### DATASET EXCERPT
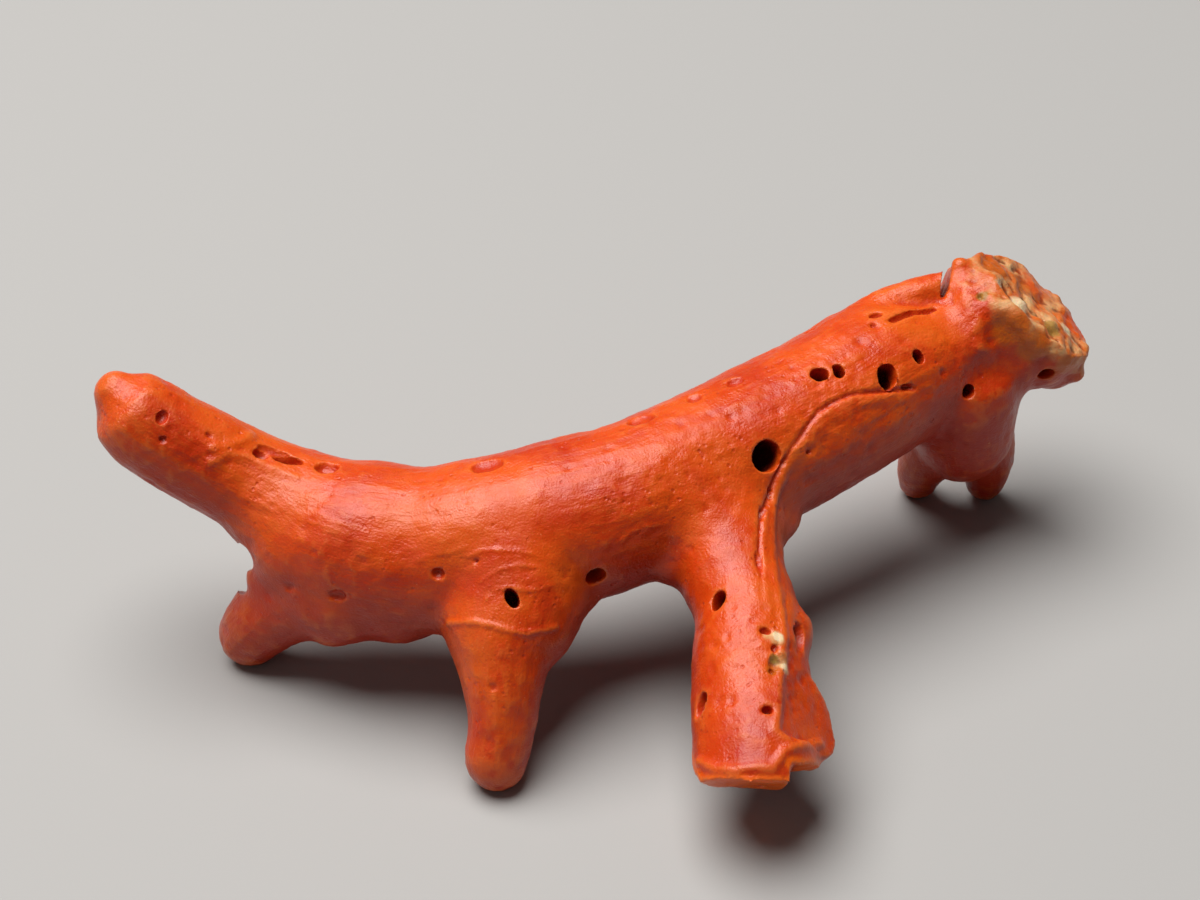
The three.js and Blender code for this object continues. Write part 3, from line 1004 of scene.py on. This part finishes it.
# Soft dabs of other tones on the broken head and the stub's crater: places and reaches.
# The amber dabs under the brow of the head, in front, are painted shade.
DABS = {
    "pale_dab": [
        ((21.6, 9.3, 14.0), 0.7), ((20.4, 9.6, 14.9), 0.5), ((24.4, 10.1, 11.8), 0.6),
        ((24.0, 9.9, 12.3), 0.55), ((24.6, 9.6, 11.2), 0.5), ((8.8, -11.6, 7.8), 0.45),
        ((8.4, -10.2, 8.5), 0.35),
    ],
    "olive_dab": [
        ((23.3, 8.9, 12.7), 0.75), ((19.6, 8.8, 14.8), 0.45), ((8.2, -11.3, 8.1), 0.35),
    ],
    "amber_and_shade_dab": [
        ((21.0, 7.6, 13.7), 1.4), ((22.2, 7.5, 12.7), 1.2), ((24.2, 7.9, 11.2), 1.0),
        ((20.5, 11.4, 15.1), 1.4), ((22.3, 11.8, 14.0), 1.3), ((8.1, -11.9, 7.9), 0.5),
    ],
}

points = skin_points(coral)
depth = gaps_to(point_tree(whole_skin), points)
flow, sureness = straighten(points, FLOW_LIMBS)
painted_backlight = 1 - gaps_to(break_tree(END_BREAKS), points) / BACKLIGHT_REACH
keep(coral, "crust", crust_weights(points))
keep(coral, "depth", np.clip(depth - SHADE_STARTS, 0, 1))
keep(coral, "lift", np.clip(0.5 + 0.5 * edge_height(coral, SOFTENING_STEPS) / EDGE_HEIGHT, 0, 1))
keep(coral, "sureness", sureness)
keep(coral, "flow", flow, "FLOAT_VECTOR")
keep(coral, "upward", read_vertices(coral, "normal")[:, 2])
keep(coral, "painted_backlight", np.clip(BACKLIGHT_EDGE * painted_backlight, 0, 1))
for name, dabs in DABS.items():
    keep(coral, name, np.max([closeness(points, *dab) for dab in dabs], axis=0))
print("deep points:", int((depth > 0.5).sum()))

# %% Bring the branch down to metres
only(coral)
coral.location = -MM * MIDDLE
coral.scale = (MM, MM, MM)
bpy.ops.object.transform_apply(location=True, rotation=True, scale=True)
bpy.ops.object.shade_smooth()
print("size, mm:", [round(1000 * v, 2) for v in coral.dimensions])

# %% [markdown]
# ## The coral's finish
#
# Precious coral is a dense chalk coloured through and through, polished to a waxy gloss. The
# colour is an orange red that goes deeper in patches, and paler on raised edges, partly from
# wear and partly as a painted highlight. Painted shade darkens the underside, the creases, the
# pits and the borings, a painted backlight brightens the stub's broken end, and fine pale specks
# are painted glints. Light goes a little way in, which the subsurface of the shader gives. The
# gloss is uneven: rubbed parts shine and pocked parts are dull. The crust is dry, pale and
# rough, with painted shade in its pits. All patterns read object coordinates or the attributes
# kept on the mesh.

# %% Small helpers for nodes
def feed(tree, socket, value):
    """Give a socket a plain value, or join it to the socket that the value comes from."""
    if isinstance(value, bpy.types.NodeSocket):
        tree.links.new(value, socket)
    else:
        socket.default_value = value


def add_node(tree, kind, name, values=None, **settings):
    """One named node with its settings and the values of its sockets."""
    node = tree.nodes.new(kind)
    node.name = node.label = name
    for key, value in settings.items():
        setattr(node, key, value)
    for key, value in (values or {}).items():
        feed(tree, node.inputs[key], value)
    return node


def noise_of(tree, name, place, size_mm, detail=3.0, rough=0.55, distortion=0.0):
    """Noise from nought to one whose features are about a size in millimetres."""
    values = {
        "Vector": place, "Scale": 1.0 / size_mm, "Detail": detail, "Roughness": rough,
        "Distortion": distortion,
    }
    node = add_node(tree, "ShaderNodeTexNoise", name, values)
    return node.outputs["Fac"]


def ramp(tree, name, value, low, high, start=0.0, end=1.0):
    """A value between low and high, brought to a new range and kept in it."""
    values = {"Value": value, "From Min": low, "From Max": high, "To Min": start, "To Max": end}
    node = add_node(tree, "ShaderNodeMapRange", name, values)
    return node.outputs["Result"]


def mix_colour(tree, name, share, first, second):
    """The first colour, with a share of the second laid over it."""
    node = add_node(tree, "ShaderNodeMix", name, data_type="RGBA")
    for index, value in ((0, share), (6, first), (7, second)):
        feed(tree, node.inputs[index], value)
    return node.outputs[2]


def tinted(tree, name, colour, tone, value, *limits):
    """A colour with a tone laid over it, as much as a ramp of the value says."""
    share = ramp(tree, name + "_share", value, *limits)
    return mix_colour(tree, name, share, colour, tone)


def sums(tree, name, operation, first, second):
    """Two values put together by one operation."""
    node = add_node(tree, "ShaderNodeMath", name, {0: first, 1: second}, operation=operation)
    return node.outputs[0]


def moved(tree, name, place, scale):
    """A place, stretched by a scale along each of its axes."""
    node = add_node(tree, "ShaderNodeMapping", name, {"Vector": place, "Scale": scale})
    return node.outputs["Vector"]


def kept(tree, name, output="Fac"):
    """An attribute kept on the mesh."""
    node = add_node(
        tree, "ShaderNodeAttribute", name, attribute_name=name, attribute_type="GEOMETRY"
    )
    return node.outputs[output]


# %% Colours of the coral
CORAL_RED = (0.60, 0.056, 0.0025, 1)
# A deeper red of the coral, also used as painted shade in creases and tiny pits.
DEEP_RED = (0.44, 0.020, 0.001, 1)
ORANGE_RED = (0.66, 0.110, 0.006, 1)
# Painted shade for the underside.
UNDERSIDE_SHADE_RED = (0.34, 0.009, 0.0008, 1)
# Painted backlight for the stub's broken end.
BACKLIT_ORANGE = (0.80, 0.115, 0.003, 1)
# Partly wear, partly a painted highlight on raised edges.
WORN_AND_LIT_EDGE = (0.70, 0.16, 0.025, 1)
# Painted shade inside the borings.
BORING_SHADE = (0.05, 0.004, 0.001, 1)
CRUST_CREAM = (0.62, 0.34, 0.15, 1)
CRUST_OCHRE = (0.55, 0.15, 0.025, 1)
# Painted shade in the crust's pits.
CRUST_PIT_SHADE = (0.16, 0.04, 0.01, 1)
# Painted glints.
PAINTED_GLINT = (0.75, 0.35, 0.16, 1)
DAB_COLOURS = {
    "amber_and_shade_dab": (0.46, 0.095, 0.006, 1),
    "olive_dab": (0.30, 0.16, 0.03, 1),
    "pale_dab": (0.74, 0.58, 0.36, 1),
}

# %% Colour of the waxy skin
TO_MM = (1000, 1000, 1000)
STREAK_SCALE = (1, 1, 0.13)
PIT_SPACING = 0.3

finish = bpy.data.materials.new("waxy_coral")
finish.use_nodes = True
tree = finish.node_tree
tree.nodes.clear()
object_place = add_node(tree, "ShaderNodeTexCoord", "object_place").outputs["Object"]
place = moved(tree, "place_mm", object_place, TO_MM)
flow_place = moved(tree, "flow_mm", kept(tree, "flow", "Vector"), STREAK_SCALE)

patches = noise_of(tree, "patches", place, 4.5, distortion=0.4)
mottle = noise_of(tree, "mottle", place, 0.8)
streaks = noise_of(tree, "streaks", flow_place, 0.45, rough=0.6)
colour = tinted(tree, "deep_patches", DEEP_RED, CORAL_RED, patches, 0.30, 0.55)
colour = tinted(tree, "orange_patches", colour, ORANGE_RED, patches, 0.50, 0.75, 0, 0.65)
colour = tinted(tree, "mottled", colour, ORANGE_RED, mottle, 0.45, 0.8, 0, 0.35)
share = ramp(tree, "streak_mask", streaks, 0.5, 0.75, 0, 0.45)
share = sums(tree, "streak_share", "MULTIPLY", share, kept(tree, "sureness"))
colour = mix_colour(tree, "streaked", share, colour, ORANGE_RED)
# Painted shade: the more the skin faces down, the darker red it is painted, up to three quarters.
colour = tinted(tree, "painted_underside_shade", colour, UNDERSIDE_SHADE_RED, kept(tree, "upward"), 0.45, -0.4, 0, 0.75)
# Painted backlight: the stub's broken end is made a brighter orange, as if lit through.
colour = tinted(tree, "painted_backlight_ends", colour, BACKLIT_ORANGE, kept(tree, "painted_backlight"), 0.2, 0.8, 0, 0.85)
lift = kept(tree, "lift")
# Raised edges are made paler, partly as wear and partly as a painted highlight.
colour = tinted(tree, "worn_and_lit_edges", colour, WORN_AND_LIT_EDGE, lift, 0.75, 1.0, 0, 0.35)
# Painted shade: hollows and creases of the skin are made deeper red.
colour = tinted(tree, "painted_crease_shade", colour, DEEP_RED, lift, 0.35, 0.0, 0, 0.7)
# Painted shade: the deeper inside a boring, the nearer to black its colour.
colour = tinted(tree, "painted_boring_shade", colour, BORING_SHADE, kept(tree, "depth"), 0.05, 0.7, 0, 0.9)
# Painted glints: fine pale specks scattered over the skin.
specks = noise_of(tree, "specks", place, 0.14, detail=1, rough=0.4)
colour = tinted(tree, "painted_glints", colour, PAINTED_GLINT, specks, 0.76, 0.82, 0, 0.3)
print("coral colour mixed")

# %% Tiny pits
pit_values = {"Vector": place, "Scale": 1 / PIT_SPACING}
pit_cells = add_node(tree, "ShaderNodeTexVoronoi", "pit_cells", pit_values)
pit_clusters = noise_of(tree, "pit_clusters", place, 1.8, detail=2)
pit_field = ramp(tree, "pit_field", pit_clusters, 0.45, 0.65)
pit_choice = ramp(tree, "pit_choice", pit_cells.outputs["Color"], 0.52, 0.72)
pit_shape = ramp(tree, "pit_shape", pit_cells.outputs["Distance"], 0.42, 0.15)
pits = sums(tree, "pits", "MULTIPLY", pit_shape, pit_field)
pits = sums(tree, "chosen_pits", "MULTIPLY", pits, pit_choice)
half_pits = sums(tree, "half_pits", "MULTIPLY", pits, 0.5)
# Painted shade: the tiny pits are made up to half way to deeper red.
colour = mix_colour(tree, "painted_pit_shade", half_pits, colour, DEEP_RED)
print("pits chosen")

# %% Colour of the crust
crust = kept(tree, "crust")
crust_patches = noise_of(tree, "crust_patches", place, 1.3, detail=4, rough=0.6)
crust_colour = tinted(tree, "crust_tones", CRUST_OCHRE, CRUST_CREAM, crust_patches, 0.44, 0.62)
# Painted shade: the hollows of the crust are made dark.
crust_colour = tinted(tree, "crust_pits", crust_colour, CRUST_PIT_SHADE, lift, 0.40, 0.05, 0, 0.85)
broken_up = ramp(tree, "crust_break_up", crust_patches, 0.28, 0.55, 0.25, 1)
crust_share = sums(tree, "crust_share", "MULTIPLY", crust, broken_up)
colour = mix_colour(tree, "crusted", crust_share, colour, crust_colour)
# The amber dabs are partly painted shade, in the hollow under the head's brow, and partly amber
# tone.
for name, dab_colour in DAB_COLOURS.items():
    edge = ramp(tree, name + "_edge", crust_patches, 0.3, 0.6, 0.5, 1.5)
    ragged_dab = sums(tree, name + "_ragged", "MULTIPLY", kept(tree, name), edge)
    colour = tinted(tree, name + "_tone", colour, dab_colour, ragged_dab, 0.12, 0.65, 0, 0.85)
print("crust colour mixed")

# %% Gloss and fine bump
# How far red, green and blue light goes into the coral, in millimetres.
WAX_DEPTH = (1.4, 0.25, 0.08)
BUMP_HEIGHT = 0.0001

rubbed = noise_of(tree, "rubbed", place, 1.6, detail=4, rough=0.6)
roughness = ramp(tree, "wax_roughness", rubbed, 0.35, 0.7, 0.3, 0.5)
dry_crust = ramp(tree, "dry_crust", crust_share, 0.1, 0.7, 0, 0.5)
roughness = sums(tree, "crust_roughness", "MAXIMUM", roughness, dry_crust)
fine = noise_of(tree, "fine_grain", place, 0.12, detail=2, rough=0.5)
height = sums(tree, "line_height", "MULTIPLY", streaks, kept(tree, "sureness"))
fine_part = sums(tree, "fine_part", "MULTIPLY", fine, 0.4)
height = sums(tree, "fine_height", "ADD", fine_part, height)
height = sums(tree, "pitted_height", "SUBTRACT", height, half_pits)
bump_values = {"Height": height, "Strength": 0.8, "Distance": BUMP_HEIGHT}
bump = add_node(tree, "ShaderNodeBump", "fine_relief", bump_values)
shader = add_node(
    tree, "ShaderNodeBsdfPrincipled", "waxy_coral",
    {
        "Base Color": colour, "Roughness": roughness, "Normal": bump.outputs["Normal"],
        "Specular IOR Level": 0.32,
        "Subsurface Weight": 0.15, "Subsurface Radius": WAX_DEPTH, "Subsurface Scale": MM,
        "Coat Weight": 0.1, "Coat Roughness": 0.18,
    },
)
add_node(tree, "ShaderNodeOutputMaterial", "surface", {"Surface": shader.outputs["BSDF"]})
coral.data.materials.clear()
coral.data.materials.append(finish)
print("finish of the coral:", len(tree.nodes), "nodes")

# %% [markdown]
# ## Floor and light
#
# The floor is a plain pale sheet. The light is one large soft box above and a little behind,
# as over a table by a window, with a weak fill from the front left, so the top gleams and the
# undersides stay deep red.

# %% Floor
FLOOR_HALF = 3.0
FLOOR_TONE = (0.36, 0.355, 0.35, 1)
FLOOR_ROUGHNESS = 0.75

bpy.ops.object.select_all(action="DESELECT")
bpy.ops.mesh.primitive_plane_add(size=2 * FLOOR_HALF, location=(0, 0, 0))
floor = bpy.context.object
floor.name = "floor"
paper = bpy.data.materials.new("pale_paper")
paper.use_nodes = True
paper_shader = paper.node_tree.nodes["Principled BSDF"]
paper_shader.inputs["Base Color"].default_value = FLOOR_TONE
paper_shader.inputs["Roughness"].default_value = FLOOR_ROUGHNESS
floor.data.materials.append(paper)
print("floor:", 2 * FLOOR_HALF, "m wide")

# %% Lights
# Each is its place, its size across, its power and its tone, and it shines at the branch.
LIGHTS = {
    "soft_box": ((-0.10, 0.06, 0.42), 0.40, 3.5, (1.0, 0.98, 0.95)),
    "front_fill": ((-0.45, -0.40, 0.30), 0.40, 0.18, (1.0, 0.98, 0.96)),
}
SKY_TONE = (1.0, 0.98, 0.96, 1)
SKY_LIGHT = 0.065

for name, (at, width, power, tone) in LIGHTS.items():
    turn = (-Vector(at)).to_track_quat("-Z", "Y").to_euler()
    bpy.ops.object.light_add(type="AREA", location=at, rotation=turn)
    lamp = bpy.context.object
    lamp.name = name
    lamp.data.shape = "DISK"
    lamp.data.size = width
    lamp.data.energy = power
    lamp.data.color = tone

world = bpy.data.worlds.new("studio")
world.use_nodes = True
sky = world.node_tree.nodes["Background"]
sky.inputs["Color"].default_value = SKY_TONE
sky.inputs["Strength"].default_value = SKY_LIGHT
bpy.context.scene.world = world
bpy.context.scene.view_settings.view_transform = "Standard"
print("lights:", list(LIGHTS))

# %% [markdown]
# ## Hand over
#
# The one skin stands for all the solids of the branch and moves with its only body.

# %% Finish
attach(coral, "root")
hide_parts(*NODES)

bpy.context.view_layer.update()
######
Beginning at the top of the data, extract each line through the line containing "v in coral.dimensions])" and return those lines exactly, with nothing added.

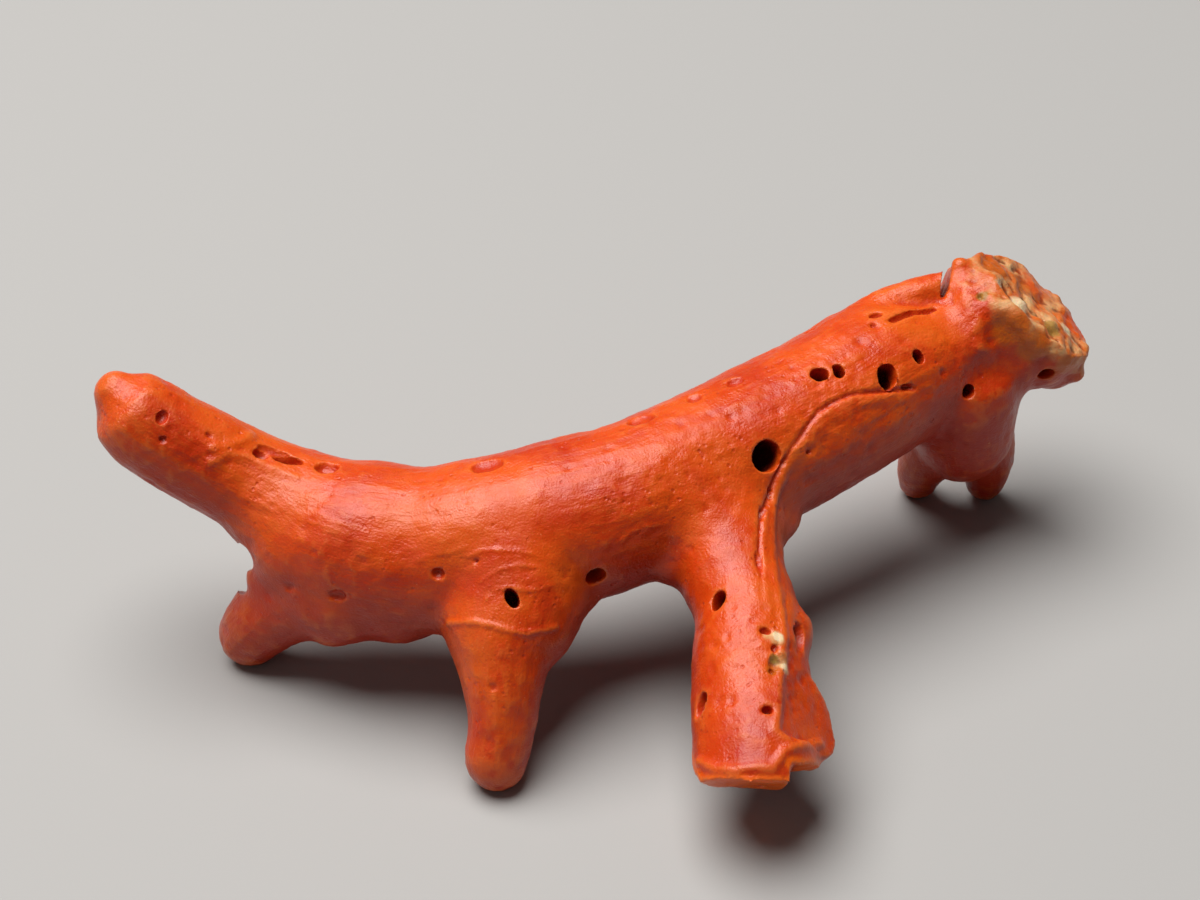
The three.js and Blender code for this object continues. Write part 3, from line 1004 of scene.py on. This part finishes it.
# Soft dabs of other tones on the broken head and the stub's crater: places and reaches.
# The amber dabs under the brow of the head, in front, are painted shade.
DABS = {
    "pale_dab": [
        ((21.6, 9.3, 14.0), 0.7), ((20.4, 9.6, 14.9), 0.5), ((24.4, 10.1, 11.8), 0.6),
        ((24.0, 9.9, 12.3), 0.55), ((24.6, 9.6, 11.2), 0.5), ((8.8, -11.6, 7.8), 0.45),
        ((8.4, -10.2, 8.5), 0.35),
    ],
    "olive_dab": [
        ((23.3, 8.9, 12.7), 0.75), ((19.6, 8.8, 14.8), 0.45), ((8.2, -11.3, 8.1), 0.35),
    ],
    "amber_and_shade_dab": [
        ((21.0, 7.6, 13.7), 1.4), ((22.2, 7.5, 12.7), 1.2), ((24.2, 7.9, 11.2), 1.0),
        ((20.5, 11.4, 15.1), 1.4), ((22.3, 11.8, 14.0), 1.3), ((8.1, -11.9, 7.9), 0.5),
    ],
}

points = skin_points(coral)
depth = gaps_to(point_tree(whole_skin), points)
flow, sureness = straighten(points, FLOW_LIMBS)
painted_backlight = 1 - gaps_to(break_tree(END_BREAKS), points) / BACKLIGHT_REACH
keep(coral, "crust", crust_weights(points))
keep(coral, "depth", np.clip(depth - SHADE_STARTS, 0, 1))
keep(coral, "lift", np.clip(0.5 + 0.5 * edge_height(coral, SOFTENING_STEPS) / EDGE_HEIGHT, 0, 1))
keep(coral, "sureness", sureness)
keep(coral, "flow", flow, "FLOAT_VECTOR")
keep(coral, "upward", read_vertices(coral, "normal")[:, 2])
keep(coral, "painted_backlight", np.clip(BACKLIGHT_EDGE * painted_backlight, 0, 1))
for name, dabs in DABS.items():
    keep(coral, name, np.max([closeness(points, *dab) for dab in dabs], axis=0))
print("deep points:", int((depth > 0.5).sum()))

# %% Bring the branch down to metres
only(coral)
coral.location = -MM * MIDDLE
coral.scale = (MM, MM, MM)
bpy.ops.object.transform_apply(location=True, rotation=True, scale=True)
bpy.ops.object.shade_smooth()
print("size, mm:", [round(1000 * v, 2) for v in coral.dimensions])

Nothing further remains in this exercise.